Now that the media circus has moved on to the next hot topic of the day, those of us in Warwick left in the wake of the Great School Lunch Debt Debate of 2019 can now retrospectively and proactively analyze the situation with rational minds and cooler heads.
Perhaps that is the silver lining regarding the nature of the insatiably hungry beast that is the 24/7 news industry. The beast must feast to fill its appetite, but once it has had its fill it must relocate and find another food source – leaving the host to pick its scabs and similarly move on, hopefully learning a lesson in the process about what caused the beast to focus its fangs in our direction in the first place.
In Warwick’s case, communication seems to have been the key problem. The district should have communicated better with Angelica Penta about her attempted donation all the way back in January – by all accounts, a good deed that she was trying to carry out with little success or assistance from the schools. Finding a way to accept the donation should have been easy, but for whatever reason it instead became a prolonged problem that exploded into a social media craze unlike we’ve seen.
Once the spotlight was trained on Warwick, it was already too late. With no centralized communications director or public relations person to provide guidance in how to handle such a communications-based crisis – ironically enough, such a consultant was in place until the current year budget when it was criticized out of existence – the genie was out of the bottle and the public thereby controlled the message, resulting in misinformation and misplaced outrage.
Although many school districts in Rhode Island had a similar lunch procedure that Warwick had adopted (some even worse, actually), it was Warwick who was caught in the crosshairs of an angered public, whose response showed why kneejerk, emotional reactions are not a helpful way to react to nuanced and developing issues like school lunch debt.
While we maintain that much of the reaction to Warwick’s lunch policy was wholly overblown, we do admit that the attention forced upon the district mandated decisive, quick action from the school department – and in this specific case, that has proven to be a very good thing.
This is not because we believe that the lunch restriction policy needed to be thrown out – we still contend that any student and their parents or guardians would have had more than enough fair, confidential warnings about their school lunch debt before the so-called “shaming” would ever happen – but because now the district has been forced to think bigger about how it can help prevent parents who are financially struggling from getting into debt in the first place.
The collaborative program, proposed and explained in the piece leading today’s front page, with Westbay Community Action is simply a fantastic concept. It will take the outpouring of donations and create a fund that can assist a wide range of families, particularly those who fall the cracks by making just too much money to qualify for free or reduced lunch programs. Getting them involved with Westbay will also hopefully expose more people to the great help that they can provide in other areas.
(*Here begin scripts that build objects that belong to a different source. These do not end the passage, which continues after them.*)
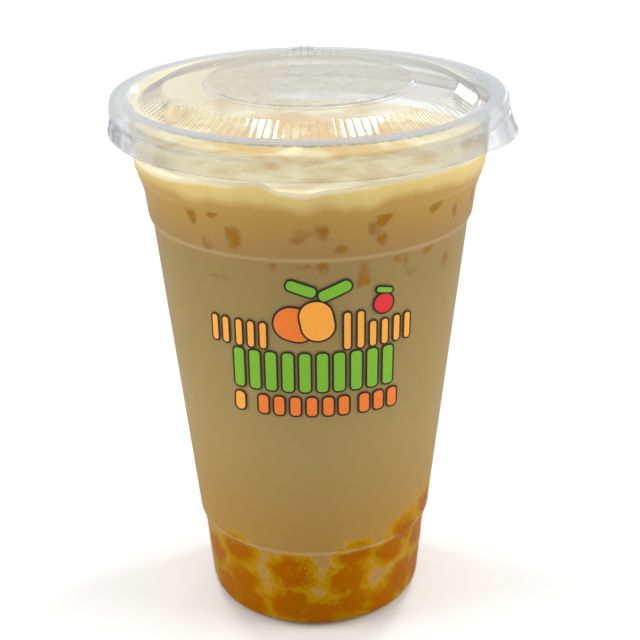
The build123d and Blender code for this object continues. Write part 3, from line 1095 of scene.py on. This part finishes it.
class BUBBLETEA_OT_print(bpy.types.Operator):
    """Prints plain outlined blocks and discs in coloured inks on the front of the wall"""

    bl_idname = "bubbletea.print"
    bl_label = "Print"

    def execute(self, context):
        cup = context.scene.bubble_tea_cup
        film = 0.04 * MM
        margin = 1.0
        inks = {}
        for places, height, width, tall, corner, lean, ink, layer in PRINT:
            for along, (name, wider) in product(places, (("dark", margin), (ink, 0))):
                grown = (width + wider, tall + wider, corner + wider / 2)
                lift = film * (1 + 2 * layer + (name != "dark"))
                flat = self.block(*[v * MM for v in grown], math.radians(lean))
                self.wrap(flat, cup, along * MM, height * MM, lift)
                thicken(flat, film)
                inks.setdefault(name, []).append(flat)
        for name, blocks in inks.items():
            print_layer = join(blocks, "print_" + name)
            ink = screen_ink(name + "_ink", getattr(cup, name))
            finish_piece(print_layer, ink)
        return {"FINISHED"}

    def block(self, width, tall, corner, lean):
        """A flat rounded block facing -Y, cut into narrow strips so that it can bend."""
        block = added("plane", size=1, rotation=(math.pi / 2, 0, 0))
        edit(block)
        select_everything()
        bpy.ops.transform.resize(value=(width, 1, tall), center_override=(0, 0, 0))
        corner = min(corner, 0.498 * width, 0.498 * tall)
        bpy.ops.mesh.bevel(offset=corner, segments=6, affect="VERTICES")
        end_edit()
        block.data.transform(Matrix.Rotation(lean, 4, "Y"))
        edit(block)
        half = max(abs(v.co.x) for v in block.data.vertices)
        cuts = max(1, round(2 * half / (1.2 * MM)))
        for k in range(1, cuts):
            select_everything()
            x = -half + 2 * half * k / cuts
            bpy.ops.mesh.bisect(plane_co=(x, 0, 0), plane_no=(1, 0, 0))
        end_edit()
        return block

    def wrap(self, block, cup, along, height, lift):
        """Bends a flat block round the wall."""
        for vertex in block.data.vertices:
            z = height + vertex.co.z
            radius = wall_radius(cup, 0, z)
            angle = (along + vertex.co.x) / radius - math.pi / 2
            vertex.co = (*polar(radius + lift, angle), z)


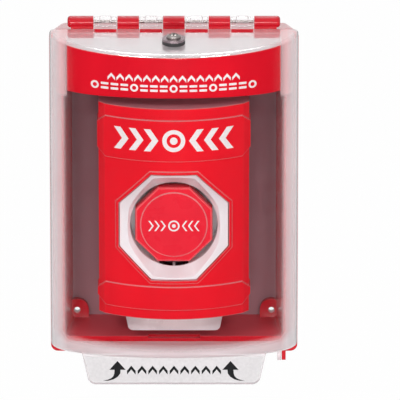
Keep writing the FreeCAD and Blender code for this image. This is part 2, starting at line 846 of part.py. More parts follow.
def make_button_cap():
    """Red eight-sided cap, hollow behind, with a low round face and a hub that turns on the
    plunger's pivot."""
    body = new_body("button_cap")
    outer = body_sketch(body, "cap_outline", "front", cap_rear)
    pad(body, draw_outline(outer, octagon(s.cap_flat, s.button_middle)), s.cap_height)
    hollow = body_sketch(body, "cap_hollow", "front", cap_rear)
    inner_flat = s.cap_flat - 2 * s.cap_wall
    draw_outline(hollow, octagon(inner_flat, s.button_middle))
    pocket(body, hollow, s.cap_height - s.cap_wall, forwards=True)
    hub = body_sketch(body, "cap_hub", "front", cap_rear)
    pad(body, draw_circle(hub, s.cap_hub, 0, s.button_middle), s.cap_height - s.cap_wall / 2)
    front_y = -s.cap_front.number
    soften(body, "Chamfer", s.cap_edge,
           lambda edge: abs(middle_of(edge).y - front_y) < 0.01 and edge.BoundBox.YLength < 0.01)
    face = body_sketch(body, "cap_face", "front", -(s.cap_front - s.cap_wall / 2))
    pad(body, draw_circle(face, s.cap_disc, 0, s.button_middle), s.cap_disc_raise + s.cap_wall / 2)
    bore = body_sketch(body, "cap_bore", "front", cap_rear)
    draw_circle(bore, s.pivot_diameter + 2 * s.pin_clearance, 0, s.button_middle)
    pocket(body, bore, s.pivot_length + s.running_gap, forwards=True)
    return body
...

This new program was, in fairness, only an option because of the national media craze that resulted in nearly $200,000 of pledged donations to combat lunch debt in the city – although only $40,000 of those donations have actually been received at this time.
In that respect, the district should actually be thankful that the issue blew up in the way that it did. But they also deserve credit for taking what could have been a complete PR disaster and turning it into a collaborative, benevolent success story for those who most need the help in Warwick.